→ **Set exercise**
Please repeat only the stretch of records running from the first line through the line that contains "its back cover.".

━━━━━ Raw records ━━━━━

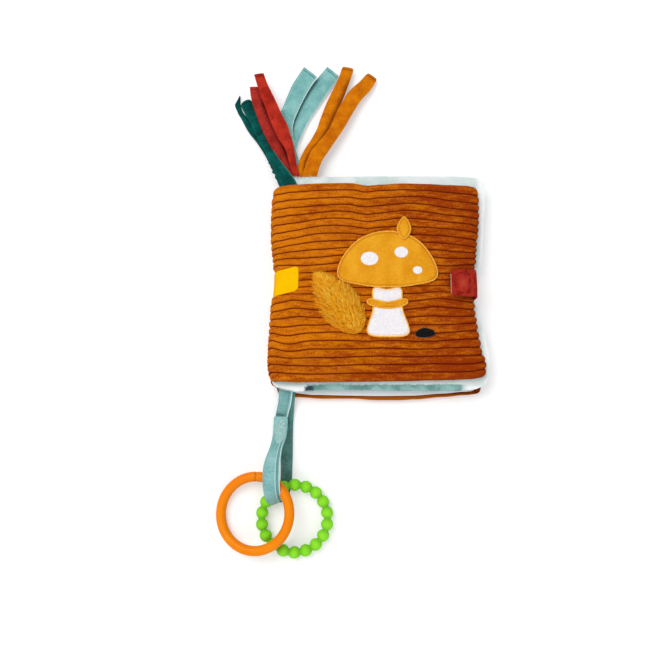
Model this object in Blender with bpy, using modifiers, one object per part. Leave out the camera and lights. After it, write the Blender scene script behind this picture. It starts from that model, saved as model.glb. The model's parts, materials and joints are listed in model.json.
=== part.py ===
"""A crinkle cloth book for a baby, lying closed on its back cover.

Two padded corduroy covers and one padded leaf turn about a cloth spine. Ribbons are sewn into its top, a
closure strap holds the fore edge, and a toy strap at its foot carries two rings. Metres, +Z up. The origin is
the centre of the back cover's flat underside, +X points from the spine to the fore edge and +Y to the book's
top edge.
"""

import math

import bpy
from mathutils import Matrix, Vector

MM = 0.001
GAP = 0.35 * MM  # clearance between pieces that touch on the real book
SEAM_GAP = 2.1 * MM  # between the rims of two cloths that are sewn together, whose walls lean inwards

# The closed book: levels above the table
BOOK_THICK = 25.0 * MM
COVER_THICK = 8.0 * MM
SPINE_MID = BOOK_THICK / 2
LEAF_THICK = BOOK_THICK - 2 * COVER_THICK - 2 * GAP
FRONT_LOW = BOOK_THICK - COVER_THICK
FRONT_SEAM = 19.5 * MM
BACK_SEAM = 4.0 * MM
FLAT_CUT = 0.5 * MM  # how deep the wales under the book are pressed flat by its weight

# Outlines seen from above: the side edges are drawn in between the corners
SPINE_X = -81.2 * MM
HINGE_X = SPINE_X - 0.4 * MM
FRONT_BOTTOM, FRONT_TOP = -69.4 * MM, 85.1 * MM
BACK_BOTTOM, BACK_TOP = -80.2 * MM, 80.2 * MM
LEAF_BOTTOM, LEAF_TOP = -71.9 * MM, 94.1 * MM
SPINE_EDGE = ((-0.080, SPINE_X), (-0.020, SPINE_X), (0.035, SPINE_X + 1.2 * MM), (0.095, SPINE_X + 1.8 * MM))
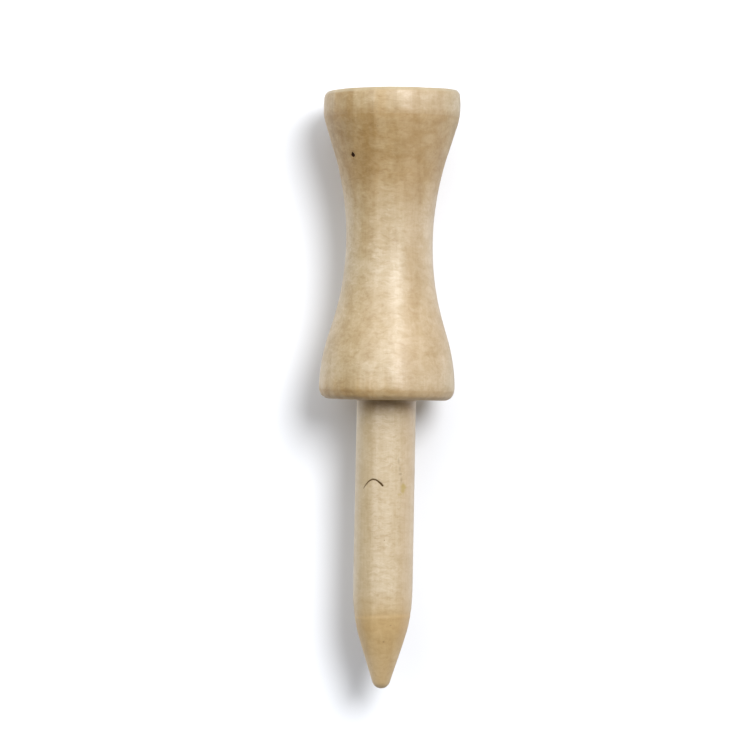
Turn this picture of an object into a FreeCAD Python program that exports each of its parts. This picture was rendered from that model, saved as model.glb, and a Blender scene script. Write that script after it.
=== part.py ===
import FreeCAD, Part
import math
import os
import Sketcher

# A step-down ("castle") golf tee, turned in one piece from a round hardwood dowel.
#
# Frame: millimetres, +Z up, the way the tee stands in the ground. The origin is on the
# turning axis in the plane of the flat shoulder, which is the face that stops on the turf.
# Everything above z = 0 stands proud of the ground and everything below it is the peg.
#
# The features follow the lathe: a length of dowel, the waist formed with a shaped knife,
# the peg turned down and pointed, the cup bored in the end grain, and the sharp edges eased.

DIMENSIONS = [
    # alias, value, what it is
    ("rim_diameter", 12.7, "outside of the rim band: the dowel as bought, half an inch"),
    ("playing_height", 28.6, "shoulder to the top of the rim"),
    ("peg_length", 26.8, "shoulder to the tip of the point"),
    ("rim_band_height", 2.35, "rim top down to the ridge where the flare starts"),
    ("neck_diameter", 8.05, "narrowest part of the waist"),
    ("neck_height", 14.75, "shoulder to the narrowest part of the waist"),
    ("waist_radius", 26.8, "hollow radius of the waist, seen from the side"),
    ("collar_diameter", 12.65, "widest part of the collar, just above the shoulder"),
    ("belly_radius", 18.0, "convex radius that runs the waist out into the collar"),
    ("shank_diameter", 5.5, "parallel part of the peg"),
    ("shank_length", 17.8, "shoulder to where the point starts to curve in"),
    ("ogive_radius", 15.0, "rounded run from the parallel shank into the point"),
    ("tip_radius", 0.85, "blunt end of the point"),
    ("cup_mouth_diameter", 10.6, "cup measured across the rim's top"),
    ("cup_radius", 9.0, "spherical radius of the cup"),
    ("rim_edge_radius", 0.4, "outer edge of the rim's top, eased by tumbling"),
    ("cup_lip_radius", 0.25, "inner edge of the rim's top"),
    ("ridge_radius", 1.6, "ridge between the rim band and the flare"),
    ("collar_edge_radius", 1.0, "rolled edge where the collar meets the flat shoulder"),
    ("tool_clearance", 1.5, "how far each cut runs past the stock"),
]

START, END, CENTRE = 1, 2, 3  # point positions on a sketch curve
X_AXIS, Y_AXIS = -1, -2  # the sketch's own axes
ORIGIN = (X_AXIS, START)
UP = FreeCAD.Vector(0, 0, 1)

doc = FreeCAD.newDocument("golf_tee")
sheet = doc.addObject("Spreadsheet::Sheet", "Dimensions")
for column, heading in zip("ABC", ("dimension", "value in millimetres", "note")):
    sheet.set(column + "1", heading)
for row, (alias, value, note) in enumerate(DIMENSIONS, start=2):
    sheet.set("A%d" % row, alias)
    sheet.set("B%d" % row, "%g" % value)
    sheet.set("C%d" % row, note)
    sheet.setAlias("B%d" % row, alias)
doc.recompute()

body = doc.addObject("PartDesign::Body", "TurnedTee")
body.Label = "turned_tee"


def size(alias):
    """The value of a named cell, for starting positions and checks."""
    return float(sheet.get(alias))


# Places that several sections share, measured from the turning axis and the shoulder
height = size("playing_height")
length = size("peg_length")
clearance = size("tool_clearance")
rim = size("rim_diameter") / 2
outside = rim + clearance
ridge_z = height - size("rim_band_height")
shank = size("shank_diameter") / 2
mouth = size("cup_mouth_diameter") / 2


# ---- sketch helpers ------------------------------------------------------------
def new_sketch(name, role):
    """A sketch on the body's origin plane of this role."""
    plane = next(f for f in body.Origin.OriginFeatures if f.Role == role)
    sketch = body.newObject("Sketcher::SketchObject", name)
    sketch.AttachmentSupport = [(plane, "")]
    sketch.MapMode = "FlatFace"
    return sketch


def add_line(sketch, start, end):
    return sketch.addGeometry(
        Part.LineSegment(FreeCAD.Vector(*start, 0), FreeCAD.Vector(*end, 0))
    )


def add_arc(sketch, centre, radius, start_degrees, end_degrees):
    """Anticlockwise arc."""
    circle = Part.Circle(FreeCAD.Vector(*centre, 0), UP, radius)
    return sketch.addGeometry(
        Part.ArcOfCircle(circle, math.radians(start_degrees), math.radians(end_degrees))
    )


def constrain(sketch, *constraints):
    for constraint in constraints:
        sketch.addConstraint(Sketcher.Constraint(*constraint))


def join(sketch, *curves):
    """Make each curve's end meet the next one's start."""
    for before, after in zip(curves, curves[1:]):
        constrain(sketch, ("Coincident", before, END, after, START))


def drive(sketch, name, formula, *constraint):
    """Add a dimension, name it and bind it to the sheet."""
    index = sketch.addConstraint(Sketcher.Constraint(*constraint))
    sketch.renameConstraint(index, name)
    sketch.setExpression("Constraints." + name, formula)


def drive_radii(sketch, *radii):
    """Bind the radius of each (name, curve, alias) to its cell."""
    for name, curve, alias in radii:
        drive(sketch, name, "Dimensions." + alias, "Radius", curve, size(alias))


def drive_outside(sketch, wall):
    """Hold the profile's outer wall clear of the stock."""
    drive(sketch, "outside", "Dimensions.rim_diameter / 2 + Dimensions.tool_clearance",
          "DistanceX", *ORIGIN, wall, START, outside)


def groove(name, sketch, before):
    """Turn the sketch's area away about its vertical axis, which is the tee's axis."""
    doc.recompute()
    cut = body.newObject("PartDesign::Groove", name)
    cut.Profile = sketch
    cut.ReferenceAxis = (sketch, ["V_Axis"])
    cut.Angle = 360.0
    sketch.Visibility = False
    doc.recompute()
    if cut.Shape.Volume >= before.Shape.Volume:
        raise RuntimeError(name + " removed nothing")
    return cut


# The profiles are drawn in X and Z. Where a coordinate or an angle doesn't come from the
# sheet, it is only a start close to the answer: the constraints settle it.


# ---- 1. the dowel --------------------------------------------------------------
def make_dowel():
    sketch = new_sketch("DowelSection", "XY_Plane")
    sketch.setExpression("AttachmentOffset.Base.z", "-Dimensions.peg_length")
    circle = sketch.addGeometry(Part.Circle(FreeCAD.Vector(0, 0, 0), UP, rim))
    constrain(sketch, ("Coincident", circle, CENTRE, *ORIGIN))
    drive(sketch, "dowel", "Dimensions.rim_diameter",
          "Diameter", circle, size("rim_diameter"))
    pad = body.newObject("PartDesign::Pad", "Dowel")
    pad.Profile = sketch
    pad.setExpression("Length", "Dimensions.playing_height + Dimensions.peg_length")
    sketch.Visibility = False
    doc.recompute()
    return pad, sketch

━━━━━

→ **Worked solution**
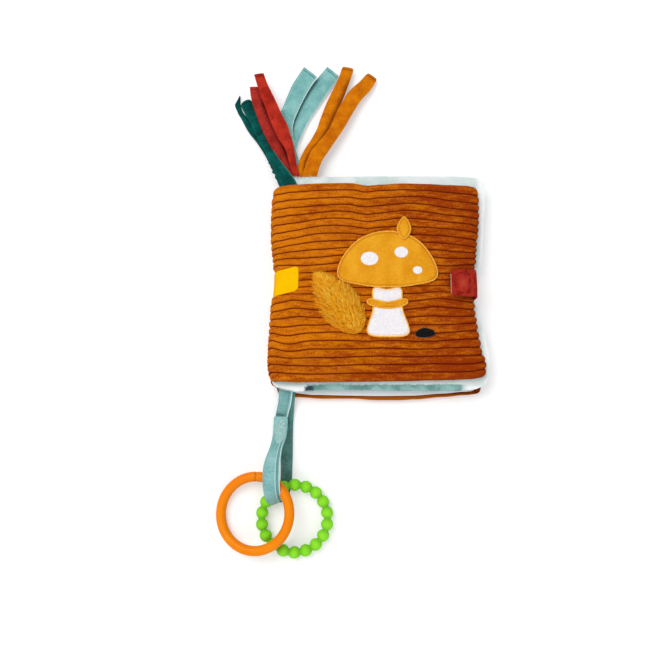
Model this object in Blender with bpy, using modifiers, one object per part. Leave out the camera and lights. After it, write the Blender scene script behind this picture. It starts from that model, saved as model.glb. The model's parts, materials and joints are listed in model.json.
=== part.py ===
"""A crinkle cloth book for a baby, lying closed on its back cover.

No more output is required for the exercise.